What to produce:
Reproduce exactly, and only, the lines running from the start of the entries below to the line containing "from Sketcher import Constraint".

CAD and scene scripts
(begin)
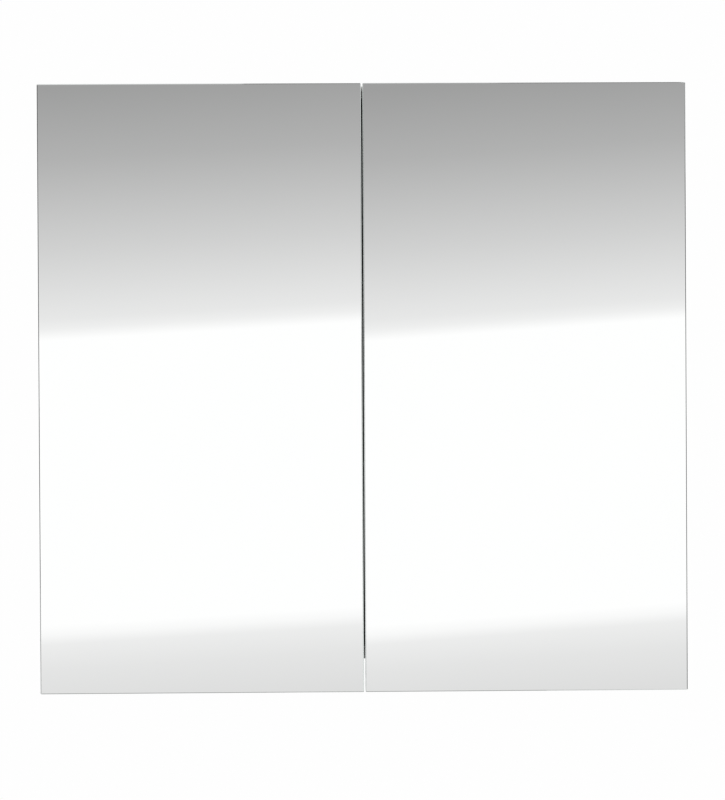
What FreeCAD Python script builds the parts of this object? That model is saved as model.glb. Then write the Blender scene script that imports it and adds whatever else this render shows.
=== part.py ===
import FreeCAD, Part

import math
import os
import re

from FreeCAD import Rotation, Vector
from Sketcher import Constraint

# Two-door mirrored medicine cabinet, hung on a wall.
# Frame: X to the right, Y into the wall, Z up, millimetres. The origin is on the wall plane, at the centre of
# the four wall screws. The doors' mirrors face -Y. The right door and its hinges mirror the left ones.

doc = FreeCAD.newDocument("medicine_cabinet")
sheet = doc.addObject("Spreadsheet::Sheet", "Sizes")

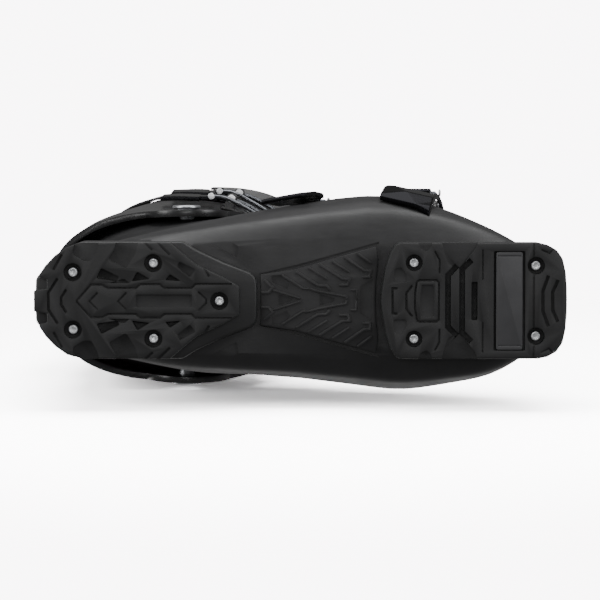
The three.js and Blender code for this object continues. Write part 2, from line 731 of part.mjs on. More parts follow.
addLowerShell();
addHeelSole();
addToeSole();
addArchPanel();
heelScrews.forEach(([x, y], i) => addScrew(`heel_screw_${i + 1}`, x, y));
toeScrews.forEach(([x, y], i) => addScrew(`toe_screw_${i + 1}`, x, y));
addBootBoard();
addFootLiner();
addCuffShell();
addCuffPivots();
addCuffLiner();
addPowerStrap();
addRearLock();
addBuckle("toe_buckle", { surface: shellSurface, x: toeTip - 84, z: 68, tilt: 15, hookY: 4, teeth: 3 });
addBuckle("instep_buckle", { surface: shellSurface, x: ankleX + 81, z: 86, tilt: 26, hookY: 4, teeth: 3 });
addBuckle("lower_cuff_buckle", { surface: cuffSurface, x: ankleX + 25, z: 172, tilt: 90, hookY: -12, teeth: 2 });
addBuckle("upper_cuff_buckle", { surface: cuffSurface, x: ankleX + 29, z: 222, tilt: 90, hookY: -12, teeth: 2 });

export default boot;
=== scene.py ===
import json
import math
import bpy
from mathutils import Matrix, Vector


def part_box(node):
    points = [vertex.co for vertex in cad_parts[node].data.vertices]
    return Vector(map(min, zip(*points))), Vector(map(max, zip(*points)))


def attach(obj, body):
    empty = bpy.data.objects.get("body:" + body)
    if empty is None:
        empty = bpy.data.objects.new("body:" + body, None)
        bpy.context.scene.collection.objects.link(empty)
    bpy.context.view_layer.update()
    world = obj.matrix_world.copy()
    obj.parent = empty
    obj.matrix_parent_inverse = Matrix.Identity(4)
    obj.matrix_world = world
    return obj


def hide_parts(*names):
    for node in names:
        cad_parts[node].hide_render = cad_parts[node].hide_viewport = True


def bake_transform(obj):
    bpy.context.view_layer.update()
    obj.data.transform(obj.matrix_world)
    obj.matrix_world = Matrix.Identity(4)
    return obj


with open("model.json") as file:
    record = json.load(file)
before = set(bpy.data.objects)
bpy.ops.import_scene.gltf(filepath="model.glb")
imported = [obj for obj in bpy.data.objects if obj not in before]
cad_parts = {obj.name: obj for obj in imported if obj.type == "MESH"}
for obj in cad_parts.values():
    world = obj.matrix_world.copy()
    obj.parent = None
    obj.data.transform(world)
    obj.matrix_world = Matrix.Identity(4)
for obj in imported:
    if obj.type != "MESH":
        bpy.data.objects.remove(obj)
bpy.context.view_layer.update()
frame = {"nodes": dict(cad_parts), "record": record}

# An alpine ski boot for a right foot. It stands on its sole in the frame, and the camera looks at the sole
# with the boot lying on its inner side. Sizes are millimetres, turned to metres where a mesh is made.
MM = 0.001
HEEL_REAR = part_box("heel_sole")[0][0] / MM
TOE_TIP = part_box("toe_sole")[1][0] / MM
TREAD_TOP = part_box("heel_sole")[1][2] / MM
ARCH_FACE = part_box("arch_panel")[0][2] / MM
ARCH_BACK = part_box("arch_panel")[1][2] / MM
SOLE_LENGTH = 316


# ---------------------------------------------------------------- modelling helpers

def clear_selection():
    if bpy.context.object and bpy.context.object.mode != "OBJECT":
        bpy.ops.object.mode_set(mode="OBJECT")
    bpy.ops.object.select_all(action="DESELECT")


def pick(piece):
    clear_selection()
    piece.select_set(True)
    bpy.context.view_layer.objects.active = piece
    return piece


def settle(piece):
    """Place, turn and size go into the mesh."""
    pick(piece)
    bpy.ops.object.transform_apply(location=True, rotation=True, scale=True)
    return piece


def apply_modifier(piece, kind, **settings):
    pick(piece)
    modifier = piece.modifiers.new(kind.title(), kind)
    for key, value in settings.items():
        setattr(modifier, key, value)
    bpy.ops.object.modifier_apply(modifier=modifier.name)
    return piece


def soften(piece, width, segments=2, angle=35):
    apply_modifier(piece, "BEVEL", width=width * MM, segments=segments, limit_method="ANGLE",
                   angle_limit=math.radians(angle), use_clamp_overlap=True, harden_normals=False)
    pick(piece)
    bpy.ops.object.shade_smooth_by_angle(angle=math.radians(40))
    return piece


def outward(piece):
    pick(piece)
    bpy.ops.object.mode_set(mode="EDIT")
    bpy.ops.mesh.select_all(action="SELECT")
    bpy.ops.mesh.remove_doubles(threshold=1e-6)
    bpy.ops.mesh.normals_make_consistent(inside=False)
    bpy.ops.object.mode_set(mode="OBJECT")
    return piece


def slab(name, corners, bottom, top):
    """Level plate: a flat ring moved to its corners and extruded upward."""
    clear_selection()
    bpy.ops.mesh.primitive_circle_add(vertices=len(corners), radius=1, fill_type="NGON")
    piece = bpy.context.object
    piece.name = name
    for vertex, (x, y) in zip(piece.data.vertices, corners):
        vertex.co = (x * MM, y * MM, bottom * MM)
    bpy.ops.object.mode_set(mode="EDIT")
    bpy.ops.mesh.select_all(action="SELECT")
    bpy.ops.mesh.extrude_region_move(TRANSFORM_OT_translate={"value": (0, 0, (top - bottom) * MM)})
    bpy.ops.object.mode_set(mode="OBJECT")
    return outward(piece)


def join(pieces, name):
    clear_selection()
    for piece in pieces:
        piece.select_set(True)
    bpy.context.view_layer.objects.active = pieces[0]
    if len(pieces) > 1:
        bpy.ops.object.join()
    pieces[0].name = name
    return pieces[0]


def boolean(piece, tools, operation="DIFFERENCE"):
    """Cuts or adds: many overlapping tools go as one exact cut, a single closed tool goes as a quick one."""
    solver = {"solver": "MANIFOLD"} if len(tools) == 1 else {"solver": "EXACT", "use_self": True}
    tool = join(tools, "tool")
    apply_modifier(piece, "BOOLEAN", object=tool, operation=operation, **solver)
    bpy.data.objects.remove(tool, do_unlink=True)
    return piece


def dress(piece, material):
    piece.data.materials.clear()
    piece.data.materials.append(material)
    for face in piece.data.polygons:
        face.material_index = 0
    return piece


def mirrored(half):
    return list(half) + [(x, -y) for x, y in reversed(half) if y != 0]


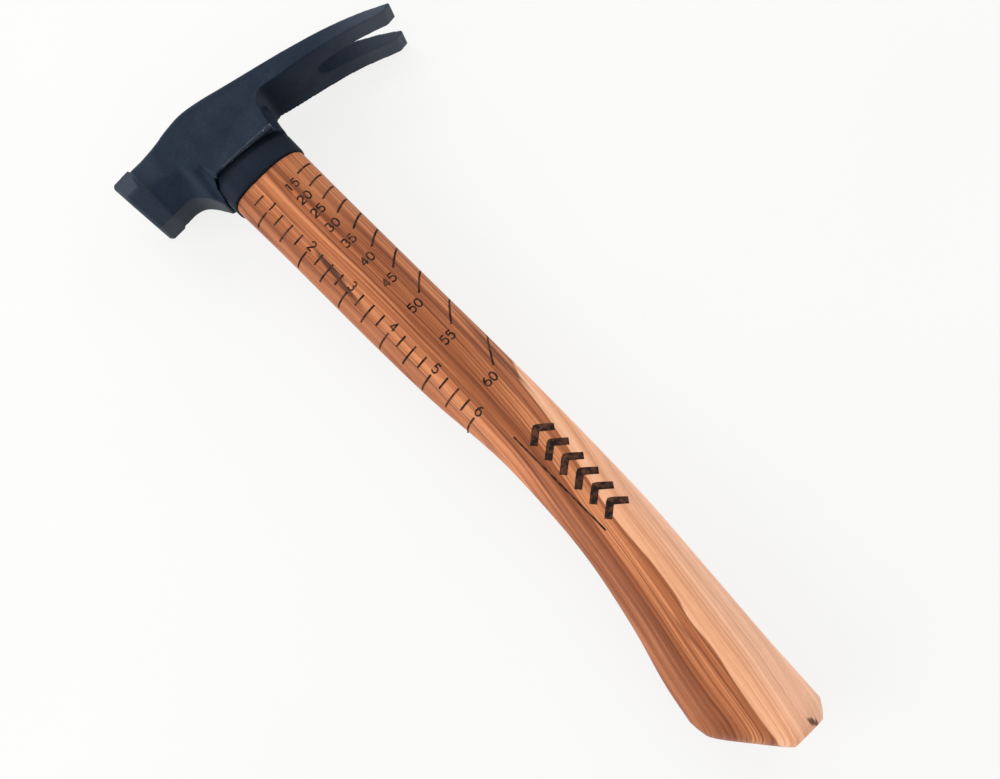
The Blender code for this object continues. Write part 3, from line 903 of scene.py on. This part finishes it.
(end)
Solution below:
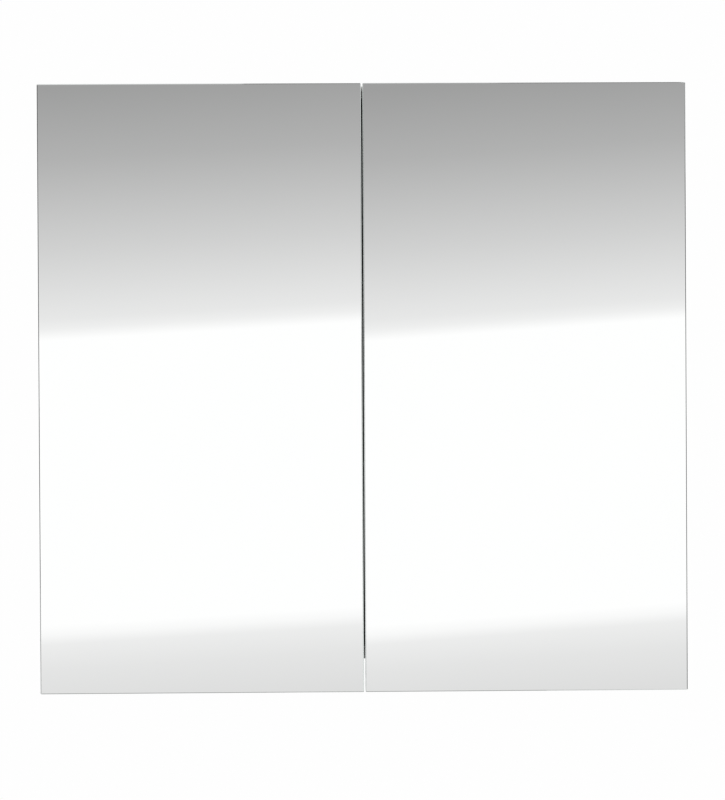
What FreeCAD Python script builds the parts of this object? That model is saved as model.glb. Then write the Blender scene script that imports it and adds whatever else this render shows.
=== part.py ===
import FreeCAD, Part

import math
import os
import re

from FreeCAD import Rotation, Vector
from Sketcher import Constraint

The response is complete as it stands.